Since we last looked at this in 2010, Richmond (score: 49) has climbed from being the 15th most walkable locality in Virginia to #7, and Fairmount (#15 score:68) has joined Church Hill (#10 score:78) and Union Hill (#12 score:75) among the highest rated neighborhoods in Richmond.
I wish that I had documented the neighborhood scores a few years ago, it would be interesting to see directly the impact of the new restaurants, bakeries, and shops that have come in over the past 3 years.
TAGGED: Walk Score
This is exactly why the ball park should be in the bottom. No one walks to a game at the diamond.
I think a lot of people would walk to a game in the bottom.
John, I think the walk score for 31st and Marshall was around 60 in 2007.
My address still pulls up 65 because weirdly, walkscore is missing a bunch of businesses including WPA Bakery, the barber shop and stores on Marshall, the hair salon on Broad, Urban Farmhouse (which is fair) and the majority of the businesses in the Bottom.

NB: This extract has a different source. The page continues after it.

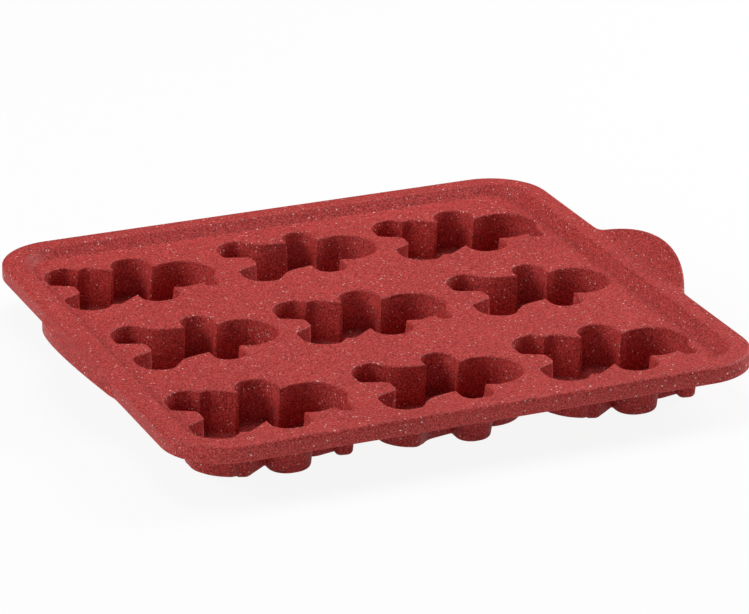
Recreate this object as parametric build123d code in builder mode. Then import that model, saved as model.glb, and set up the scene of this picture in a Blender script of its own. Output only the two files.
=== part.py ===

Our walk score hasn’t changed much at all since we bought two years ago but the score doesn’t take into account that what we can walk to is now better stuff. Before the score was inflated by 40 shops and zombie restaurants that weren’t open much.
The hijackable score of most threads around here when it comes to advocates of the ballpark scheme is 95.
As far as algorithms go, Walk Score has some noticeable flaws. Downtown, a place where most everyone drives for one reason or another is rated very high. Besides the residents of Jackson ward, it takes First Friday for everybody else to even think of walking and in some cases they drove as many blocks as they walked. I see a few people out on the streets during lunch or waiting for buses, but otherwise it’s a ghost town. Meanwhile, the major parks are all rated lower than downtown, the diamond, and half of church hill. Even more telling is that short pump is rated highly despite the fact that nobody walks anywhere unless it’s in a parking lot or mall. I wouldn’t be surprised if even the people who live in the whole foods market village don’t walk, let alone cross an 8 lane road.
People will do what is most convenient and immediately enjoyable despite what poorly verified websites tell them.
The stadium in the Bottom will be a GREAT walk when it’s built! Bring it on!
#6- best comment of the day.
#1 – Hi joe
I live in the Fan and frequently walk to the Diamond for Squirrels games.
One person doesn’t mean anything. The bottom is pedestrian friendly the diamond is auto accessible oriented. We don’t need to build facilities that are auto oriented anymore. Its just wrong.
Re: short pump… I think the walkable score measures what people CAN do, not what they actually do. People really could do a lot of walking out there… but the cultural and 8 lane issues are big deterents.
Even with our high scores, there are a lot of things even in the CH area that would make the area even more walkable… fix the 27th Street stairs (which according to unverified rumor, some immediate neighbors oppose), connect the top of the stairs at Taylor’s Hill with the Grace Street overlook, actually put in place one of the several plans for the MLK/Leigh Street bridge…
@Gene- sounds like you’re on the wrong board.